I need someone to post the rules. Because although I have not spent one minute thinking about Michael Phelps since the summer games ended, he "disappointed" me. And I think if more people voted honestly, not according to the "cool way" to vote on this topic, that 21% would look more like 79%.

2 comments:

michael molovinsky said...

to many people smoking pot is akin to drinking during prohibition, illegal but not immoral. your two consecutive posts indicate you're not in sync with this wide spread perception. hope you didn't vote for bill clinton.

renee said...

Thank you for your comment Michael. Unfortunately, this story isn't about underage drinking (which is the closest parallel I can make to your prohibition example: "illegal not immoral." That would have been true if we were talking about Phelps' unsderage drinking and driving incident from a few years ago. He was sorry about that, too and planned to learn from that incident, too.) I guess it's hard for me to think of many examples of illegal behavior that is the moraly correct choice.

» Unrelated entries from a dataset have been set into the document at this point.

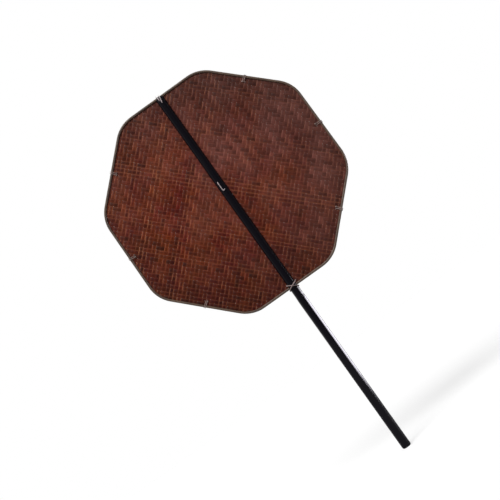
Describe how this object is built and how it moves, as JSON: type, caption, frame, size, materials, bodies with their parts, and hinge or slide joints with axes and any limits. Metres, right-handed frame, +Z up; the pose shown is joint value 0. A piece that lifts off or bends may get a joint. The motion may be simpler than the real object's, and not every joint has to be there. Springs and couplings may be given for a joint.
{
  "type": "hand fan",
  "caption": "Rigid octagonal hand fan: a flat woven blade with a thin tied rim, clamped in a round stick that is slit from its tip.",
  "frame": {"origin": "centre of the stick's butt end", "axes": "+Z up along the stick towards its tip, the blade's front facing -Y, +X to the right seen from the front"},
  "size_m": [0.2518, 0.0151, 0.4515],
  "materials": {
    "black_lacquer": "black lacquer over wood, glossy, with fine grain and light wear",
    "rising_right_strips": "thin split bamboo, dyed red-brown, satin, its tone varying from strip to strip",
    "rising_left_strips": "thin split bamboo, dyed darker red-brown, satin, its tone varying from strip to strip",
    "rim_splint": "half-round bamboo splint, olive brown, satin",
    "thread": "pale grey twisted thread"
  },
  "bodies": {
    "root": {"handle_stick": "black_lacquer", "warp_strips": "rising_right_strips", "weft_strips": "rising_left_strips", "front_rim_splint": "rim_splint", "back_rim_splint": "rim_splint", "top_lashing": "thread", "middle_stitch": "thread", "lower_lashing": "thread", "rim_tie_right": "thread", "rim_tie_upper_right": "thread", "rim_tie_upper_left": "thread", "rim_tie_left": "thread", "rim_tie_lower_left": "thread", "rim_tie_lower_right": "thread"}
  },
  "joints": []
}
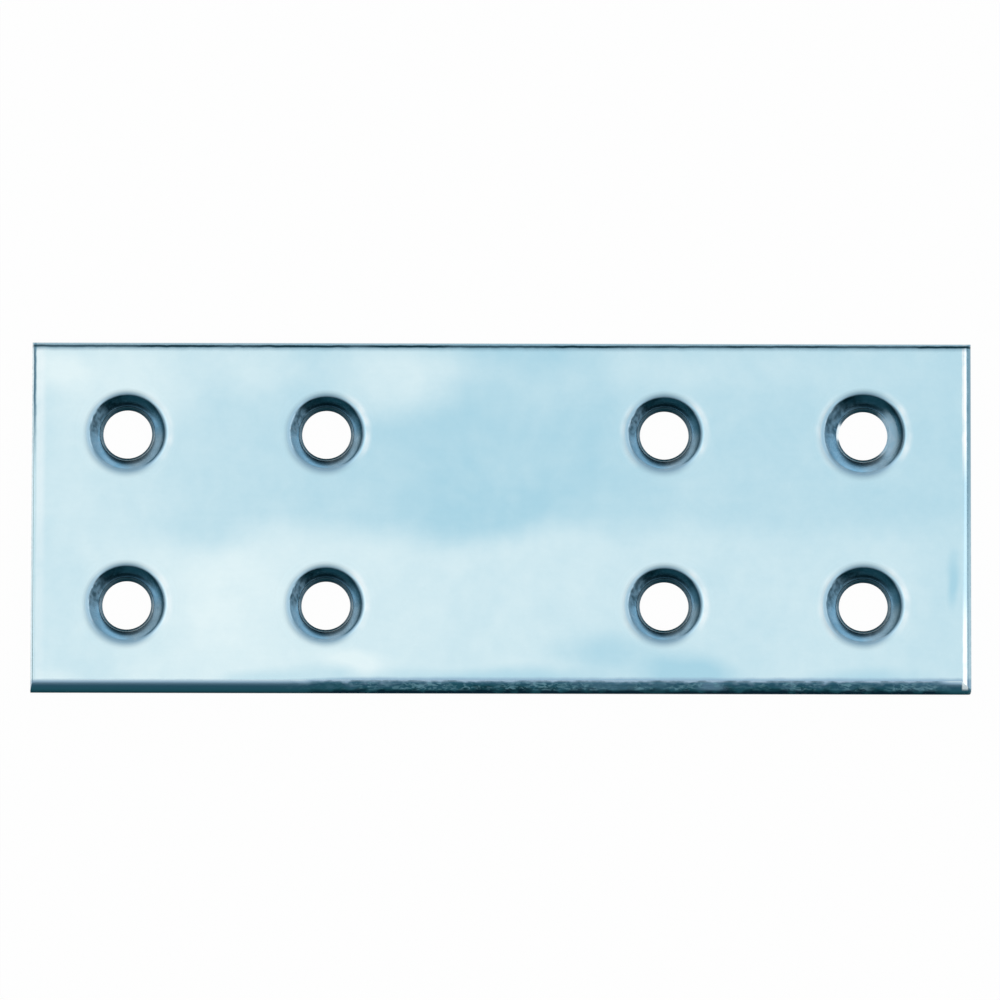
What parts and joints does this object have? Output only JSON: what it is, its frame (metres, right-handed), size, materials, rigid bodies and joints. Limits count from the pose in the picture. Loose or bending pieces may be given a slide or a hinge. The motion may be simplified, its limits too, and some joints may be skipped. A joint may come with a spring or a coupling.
{
  "type": "mending plate",
  "caption": "Flat rectangular steel mending plate with countersunk screw holes near both ends, screwed across a joint to hold two pieces of wood together.",
  "frame": {"origin": "centre of the back face's bounding rectangle, at the height of the back face", "axes": "+X along the plate's length towards the end with the deepest countersink, +Y across its width towards the back side, +Z out of the countersunk top face"},
  "size_m": [0.1, 0.0374, 0.0025],
  "materials": {
    "zinc_plated_steel": "bright zinc plated with a pale blue passivate"
  },
  "bodies": {
    "root": {"plate": "zinc_plated_steel"}
  },
  "joints": []
}
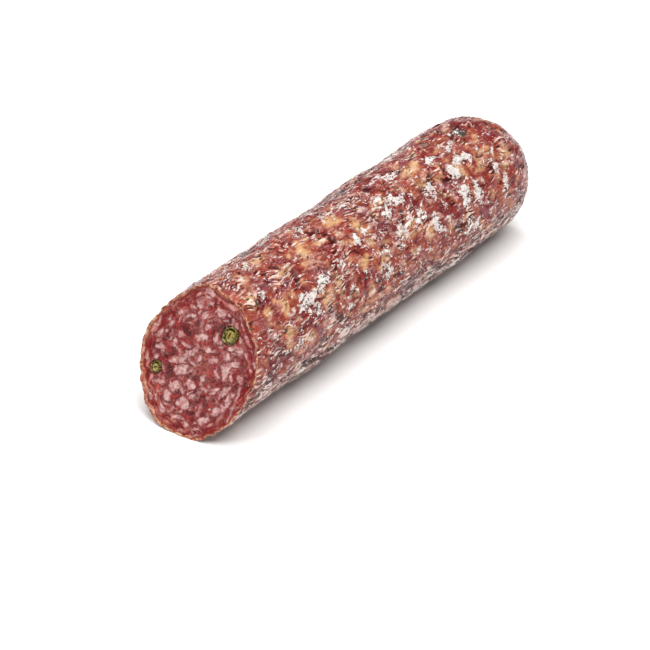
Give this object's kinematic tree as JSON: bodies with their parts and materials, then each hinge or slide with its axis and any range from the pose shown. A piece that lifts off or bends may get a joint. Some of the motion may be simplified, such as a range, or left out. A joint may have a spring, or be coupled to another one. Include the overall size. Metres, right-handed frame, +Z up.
{
  "type": "cured sausage",
  "caption": "Dry-cured sausage log in its casing, cut on the slant at one end to show marbled meat with green peppercorns, rounded and closed at the other.",
  "frame": {"origin": "middle of the log's footprint, on the surface that it rests on", "axes": "+Y along the log towards its closed end, so the slanted cut faces -Y; +Z up; +X to the right of the cut face as seen from the front"},
  "size_m": [0.0462, 0.1868, 0.0461],
  "materials": {
    "casing": "thin dry sausage casing over brick-red cured meat with tan fat showing through, satin to glossy on its wrinkles, with patches of white mould bloom",
    "meat": "moist cut face of coarse cured meat, crimson lean with pale lilac-pink grains of fat",
    "peppercorn": "brined green peppercorn, moist, olive green with a paler inside",
    "mould": "dry powdery white mould in small flakes"
  },
  "bodies": {
    "root": {"sausage": "casing"}
  },
  "joints": []
}
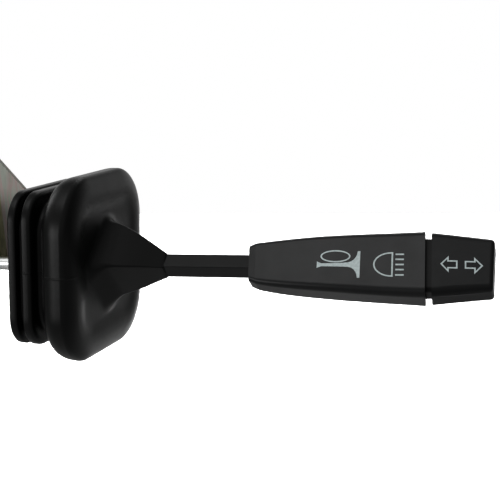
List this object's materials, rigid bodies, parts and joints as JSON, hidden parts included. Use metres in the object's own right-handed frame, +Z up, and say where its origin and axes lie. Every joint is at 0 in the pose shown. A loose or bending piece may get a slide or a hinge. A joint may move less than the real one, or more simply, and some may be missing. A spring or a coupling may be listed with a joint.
{
  "type": "combination stalk switch",
  "caption": "Steering-column stalk switch: swings for turn signals and dip or flash, with an end horn push, a rubber gaiter and a bracketed contact housing.",
  "frame": {"origin": "centre of the bracket's four bolt holes, on its mounting face, in line with the turn pivot", "axes": "+X out along the stalk, +Z up, -Y towards the driver"},
  "size_m": [0.2567, 0.064, 0.074],
  "materials": {
    "zinc_plate": "zinc plated and passivated pressed sheet",
    "housing_plastic": "moulded glass-filled nylon",
    "bright_steel": "zinc plated",
    "spring_steel": "oiled spring wire",
    "shaft_steel": "bright drawn tube",
    "bar_black": "black satin coat",
    "brass": "rolled strip",
    "nylon": "natural nylon",
    "phenolic": "phenolic board",
    "rubber": "moulded, satin",
    "insulation": "insulated lead",
    "grip_plastic": "fine spark-eroded grain",
    "guide_plastic": "smooth moulded",
    "button_plastic": "fine spark-eroded grain"
  },
  "bodies": {
    "bracket": {"mounting_bracket": "zinc_plate", "housing_base": "housing_plastic", "housing_cover": "housing_plastic", "housing_screws": "bright_steel", "turn_pivot_pin": "bright_steel", "turn_pivot_clip": "bright_steel", "turn_detent_cam": "nylon", "turn_contact_plate": "phenolic", "turn_fixed_contacts": "brass", "lower_terminal_blades": "brass", "upper_terminal_blades": "brass", "gaiter": "rubber"},
    "turn_yoke": {"turn_carrier": "nylon", "turn_detent_spring": "spring_steel", "dip_pivot_pin": "bright_steel", "dip_detent_plate": "bright_steel", "dip_contact_plate": "phenolic", "dip_fixed_contacts": "brass", "pawl_pin": "bright_steel", "pawl_springs": "spring_steel"},
    "turn_plunger": {"turn_detent_plunger": "bright_steel"},
    "turn_slider": {"turn_contact_slider": "nylon", "turn_contact_bridge": "brass"},
    "dip_contact_carrier": {"dip_slider": "nylon", "dip_contact_bridge": "brass"},
    "pawl": {"self_cancel_pawl": "nylon"},
    "stalk": {"arm_block": "nylon", "arm_grub_screw": "bright_steel", "dip_detent_spring": "spring_steel", "stalk_shaft": "shaft_steel", "stalk_bar": "bar_black", "horn_lead": "insulation", "grip": "grip_plastic", "button_guide": "guide_plastic", "horn_fixed_contact": "brass", "horn_return_spring": "spring_steel"},
    "dip_plunger": {"dip_detent_plunger": "bright_steel"},
    "horn_push_button": {"horn_button": "button_plastic", "horn_moving_contact": "brass"}
  },
  "joints": [
    {"name": "turn_swing", "type": "hinge", "parent": "bracket", "child": "turn_yoke", "pos_m": [0, -0.012, 0], "axis": [0, 1, 0], "range_deg": [-8, 8], "deforming": ["gaiter"]},
    {"name": "dip_swing", "type": "hinge", "parent": "turn_yoke", "child": "stalk", "pos_m": [0.022, -0.012, 0], "axis": [0, 0, 1], "range_deg": [-5, 5], "deforming": ["gaiter"]},
    {"name": "horn_push", "type": "slide", "parent": "stalk", "child": "horn_push_button", "axis": [-1, 0, 0], "range_m": [0, 0.0018], "stiffness_N_per_m": 900, "springref_m": -0.002, "deforming": ["horn_return_spring"]},
    {"name": "pawl_swing", "type": "hinge", "parent": "turn_yoke", "child": "pawl", "pos_m": [-0.0103, -0.012, 0], "axis": [0, 1, 0], "range_deg": [-12, 12], "stiffness_Nm_per_rad": 0.02, "deforming": ["pawl_springs"]},
    {"name": "turn_plunger_slide", "type": "slide", "parent": "turn_yoke", "child": "turn_plunger", "axis": [0, 0, 1], "range_m": [0, 0.0008], "stiffness_N_per_m": 1200, "springref_m": -0.001, "deforming": ["turn_detent_spring"]},
    {"name": "dip_plunger_slide", "type": "slide", "parent": "stalk", "child": "dip_plunger", "axis": [1, 0, 0], "range_m": [0, 0.0006], "stiffness_N_per_m": 1200, "springref_m": -0.001, "deforming": ["dip_detent_spring"]},
    {"name": "turn_contact_slide", "type": "slide", "parent": "bracket", "child": "turn_slider", "axis": [1, 0, 0], "range_m": [-0.0019, 0.0019]},
    {"name": "dip_contact_slide", "type": "slide", "parent": "turn_yoke", "child": "dip_contact_carrier", "axis": [0, 1, 0], "range_m": [-0.0006, 0.0006]}
  ],
  "couplings": [
    {"joint": "turn_contact_slide", "follows": "turn_swing", "m_per_rad": 0.0134},
    {"joint": "dip_contact_slide", "follows": "dip_swing", "m_per_rad": -0.0065}
  ]
}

Maybe breaking the law to overthrow true evil is the moral thing to do (but who defines 'true evil' - another question that's debatable.)

I think the posts were prompted by many stories we read these days - about people who make a mistake - sorry! They're all so disappointed at having made it. And prompted more by our collective reaction to most of these stories - which pretty much amounts to little more than an unenthusiastic, "oh well."

True, we don't "deserve" better. But don't we want better?